— START OF Provided material —

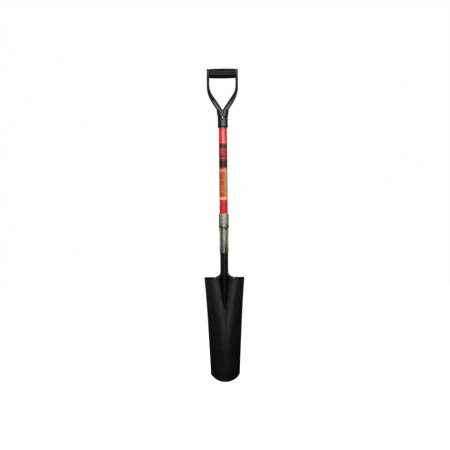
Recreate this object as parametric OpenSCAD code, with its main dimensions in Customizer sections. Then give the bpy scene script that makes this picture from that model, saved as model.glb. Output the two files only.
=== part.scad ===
// Drain spade with a D-grip: a long, narrow, dished digging blade on a short fibreglass shaft.
// Millimetres. +Z runs up the shaft, X runs across the blade, and the hollow of the blade faces -Y.
// Levels are measured up from the tip of the blade. The origin is the point under the cross grip,
// on the shaft's axis, where the spade hangs on a peg.

/* [Blade] */
// Length of the blade from its tip to the top of its treads
blade_len = 406.4; // [380:1:430]
// Half of the width that the straight sides would have at the tip
tip_half_w = 54.1; // [50:0.5:58]
// How much half of the width grows per millimetre of height
side_slope = 0.0476; // [0.03:0.002:0.06]
// Extra half width at the treads, where the sides flare
side_flare = 3.7; // [0:0.1:6]
// Radius of the rounded cutting edge
edge_r = 64; // [61:0.5:66]
// Radius between the cutting edge and each side
corner_r = 12; // [8:1:16]
// Radius of the hollow across the blade
dish_r = 100; // [92:1:140]
// Thickness of the steel sheet
sheet_t = 2; // [1.6:0.1:2.4]
// Depth of the treads, from the back of the sheet to their front edge
tread_d = 16; // [12:1:20]

/* [Frog and socket] */
// Length of the raised V below the treads
frog_len = 128; // [110:2:160]
// Half width of the raised V at the treads
frog_half_w = 22; // [18:0.5:26]
// Half of the width of sheet that rolls up into the neck
neck_half_w = 35; // [33:0.5:38]
// Outside diameter of the socket above the neck
neck_d = 30.6; // [30.2:0.1:31]
// Outside diameter of the socket under the collar
socket_d = 31.4; // [31.2:0.1:31.6]
// Level of the top end of the socket
socket_top = 590; // [580:1:591]
// Width of the open seam down the back of the neck
seam_w = 3.2; // [2:0.2:6]

/* [Collar] */
// Level of the bottom end of the collar
collar_base = 497.6; // [490:1:505]
// Outside diameter of the collar's straight part
collar_d = 34; // [33.6:0.1:34.4]
// Level of the middle of the collar's rolled bead
bead_level = 601; // [599:0.5:602]
// Outside diameter of the bead
bead_d = 39.8; // [38:0.2:41]
// Outside diameter of the band above the bead
band_d = 38.2; // [36:0.2:39]
// Level of the top end of the band
band_top = 650.5; // [640:1:665]
// Level of the rivet through the collar
collar_rivet_level = 548; // [530:1:555]

/* [Shaft] */
// Outside diameter of the fibreglass shaft
shaft_d = 31.75; // [31.5:0.05:31.8]
// Inside diameter of the fibreglass shaft
shaft_bore_d = 25.4; // [25:0.1:26]
// Level of the bottom end of the shaft
shaft_base = 594; // [593:0.5:598]
// Level of the top end of the shaft
shaft_top = 1040; // [1030:1:1041]
// Level of the bottom edge of the lower label
label_base = 704; // [690:1:720]
// Level where the two labels meet
label_joint = 827.4; // [800:1:850]
// Level of the top edge of the upper label
label_top = 921.3; // [900:1:950]

/* [D-grip] */
// Level of the bottom end of the grip's socket
yoke_base = 982.7; // [975:1:990]
// Outside diameter of the grip's socket
yoke_d = 39.2; // [38.6:0.2:40]
// Width over the two arms
grip_w = 120.6; // [116:0.2:124]
// Clear width between the two arms
hand_w = 100.8; // [98:0.2:104]
// Level of the axis of the cross grip
grip_level = 1192; // [1185:1:1200]
// Diameter of the cross grip at its middle
grip_mid_d = 39; // [36:0.5:39]
// Diameter of the cross grip at its ends
grip_end_d = 36.4; // [34:0.2:37]
// Radius of the crotch between the arms
crotch_r = 9; // [6:0.5:11]
// Level of the rivet through the grip's socket
yoke_rivet_level = 1021; // [1015:1:1026]

/* [Hidden] */
$fn = 96;

eps = 0.01;
fit = 0.075;                      // gap all round a bore that a neighbour slides into
end_gap = 0.2;
hang_level = grip_level - grip_mid_d / 2;

// Blade
half_sheet = sheet_t / 2;
bend_r = 4;                       // middle of the sheet, where the treads turn forward
bend_level = blade_len - bend_r - half_sheet;
flare_level = 200;
tread_relief = 0.6;               // nick between a tread and the neck
tread_round = 0.86;               // share of the half width where a tread's corner starts to round off
floor_y = 6.5;                    // middle of the sheet at the dish's floor, at the treads
tip_y = -1;                       // and at the tip
floor_level = 260;                // where the floor has come back to floor_y
wing_floor_x = 36;                // where each wing is lowest, at the treads
wing_base = 120;                  // where one floor divides into two, either side of the frog
wing_delay = 1.4;                 // over 1, the two part slowly at first
floor_round = 0.2;                // how softly a wing's floor turns up, as a share of wing_floor_x
socket_r = socket_d / 2 - half_sheet;
neck_r = neck_d / 2 - half_sheet;
roll_h = 34;                      // height over which the neck rolls up into a tube
roll_fade = 2.5;                  // over 1, it rolls up fast at first
neck_top = blade_len + roll_h;
frog_base = blade_len - frog_len;
frog_rise = floor_y - dish(0, bend_level) + neck_r;
frog_spread = 0.7;                // under 1, the frog widens fast at its foot
frog_swell = 1.1;                 // over 1, it rises slowly there
neck_split = neck_half_w / half_width(bend_level);
step_s = 0.002;                   // small steps across and along the sheet, to find its slopes
step_z = 0.1;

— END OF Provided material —

=== Aim ===
Extract each line of the listing above, copying it word for word.

=== Result for this task ===
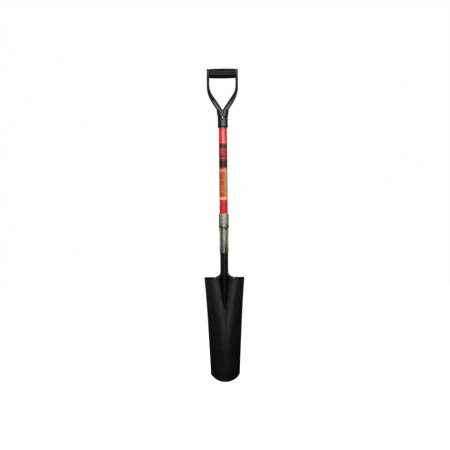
Recreate this object as parametric OpenSCAD code, with its main dimensions in Customizer sections. Then give the bpy scene script that makes this picture from that model, saved as model.glb. Output the two files only.
=== part.scad ===
// Drain spade with a D-grip: a long, narrow, dished digging blade on a short fibreglass shaft.
// Millimetres. +Z runs up the shaft, X runs across the blade, and the hollow of the blade faces -Y.
// Levels are measured up from the tip of the blade. The origin is the point under the cross grip,
// on the shaft's axis, where the spade hangs on a peg.

/* [Blade] */
// Length of the blade from its tip to the top of its treads
blade_len = 406.4; // [380:1:430]
// Half of the width that the straight sides would have at the tip
tip_half_w = 54.1; // [50:0.5:58]
// How much half of the width grows per millimetre of height
side_slope = 0.0476; // [0.03:0.002:0.06]
// Extra half width at the treads, where the sides flare
side_flare = 3.7; // [0:0.1:6]
// Radius of the rounded cutting edge
edge_r = 64; // [61:0.5:66]
// Radius between the cutting edge and each side
corner_r = 12; // [8:1:16]
// Radius of the hollow across the blade
dish_r = 100; // [92:1:140]
// Thickness of the steel sheet
sheet_t = 2; // [1.6:0.1:2.4]
// Depth of the treads, from the back of the sheet to their front edge
tread_d = 16; // [12:1:20]

/* [Frog and socket] */
// Length of the raised V below the treads
frog_len = 128; // [110:2:160]
// Half width of the raised V at the treads
frog_half_w = 22; // [18:0.5:26]
// Half of the width of sheet that rolls up into the neck
neck_half_w = 35; // [33:0.5:38]
// Outside diameter of the socket above the neck
neck_d = 30.6; // [30.2:0.1:31]
// Outside diameter of the socket under the collar
socket_d = 31.4; // [31.2:0.1:31.6]
// Level of the top end of the socket
socket_top = 590; // [580:1:591]
// Width of the open seam down the back of the neck
seam_w = 3.2; // [2:0.2:6]

/* [Collar] */
// Level of the bottom end of the collar
collar_base = 497.6; // [490:1:505]
// Outside diameter of the collar's straight part
collar_d = 34; // [33.6:0.1:34.4]
// Level of the middle of the collar's rolled bead
bead_level = 601; // [599:0.5:602]
// Outside diameter of the bead
bead_d = 39.8; // [38:0.2:41]
// Outside diameter of the band above the bead
band_d = 38.2; // [36:0.2:39]
// Level of the top end of the band
band_top = 650.5; // [640:1:665]
// Level of the rivet through the collar
collar_rivet_level = 548; // [530:1:555]

/* [Shaft] */
// Outside diameter of the fibreglass shaft
shaft_d = 31.75; // [31.5:0.05:31.8]
// Inside diameter of the fibreglass shaft
shaft_bore_d = 25.4; // [25:0.1:26]
// Level of the bottom end of the shaft
shaft_base = 594; // [593:0.5:598]
// Level of the top end of the shaft
shaft_top = 1040; // [1030:1:1041]
// Level of the bottom edge of the lower label
label_base = 704; // [690:1:720]
// Level where the two labels meet
label_joint = 827.4; // [800:1:850]
// Level of the top edge of the upper label
label_top = 921.3; // [900:1:950]

/* [D-grip] */
// Level of the bottom end of the grip's socket
yoke_base = 982.7; // [975:1:990]
// Outside diameter of the grip's socket
yoke_d = 39.2; // [38.6:0.2:40]
// Width over the two arms
grip_w = 120.6; // [116:0.2:124]
// Clear width between the two arms
hand_w = 100.8; // [98:0.2:104]
// Level of the axis of the cross grip
grip_level = 1192; // [1185:1:1200]
// Diameter of the cross grip at its middle
grip_mid_d = 39; // [36:0.5:39]
// Diameter of the cross grip at its ends
grip_end_d = 36.4; // [34:0.2:37]
// Radius of the crotch between the arms
crotch_r = 9; // [6:0.5:11]
// Level of the rivet through the grip's socket
yoke_rivet_level = 1021; // [1015:1:1026]

/* [Hidden] */
$fn = 96;

eps = 0.01;
fit = 0.075;                      // gap all round a bore that a neighbour slides into
end_gap = 0.2;
hang_level = grip_level - grip_mid_d / 2;

// Blade
half_sheet = sheet_t / 2;
bend_r = 4;                       // middle of the sheet, where the treads turn forward
bend_level = blade_len - bend_r - half_sheet;
flare_level = 200;
tread_relief = 0.6;               // nick between a tread and the neck
tread_round = 0.86;               // share of the half width where a tread's corner starts to round off
floor_y = 6.5;                    // middle of the sheet at the dish's floor, at the treads
tip_y = -1;                       // and at the tip
floor_level = 260;                // where the floor has come back to floor_y
wing_floor_x = 36;                // where each wing is lowest, at the treads
wing_base = 120;                  // where one floor divides into two, either side of the frog
wing_delay = 1.4;                 // over 1, the two part slowly at first
floor_round = 0.2;                // how softly a wing's floor turns up, as a share of wing_floor_x
socket_r = socket_d / 2 - half_sheet;
neck_r = neck_d / 2 - half_sheet;
roll_h = 34;                      // height over which the neck rolls up into a tube
roll_fade = 2.5;                  // over 1, it rolls up fast at first
neck_top = blade_len + roll_h;
frog_base = blade_len - frog_len;
frog_rise = floor_y - dish(0, bend_level) + neck_r;
frog_spread = 0.7;                // under 1, the frog widens fast at its foot
frog_swell = 1.1;                 // over 1, it rises slowly there
neck_split = neck_half_w / half_width(bend_level);
step_s = 0.002;                   // small steps across and along the sheet, to find its slopes
step_z = 0.1;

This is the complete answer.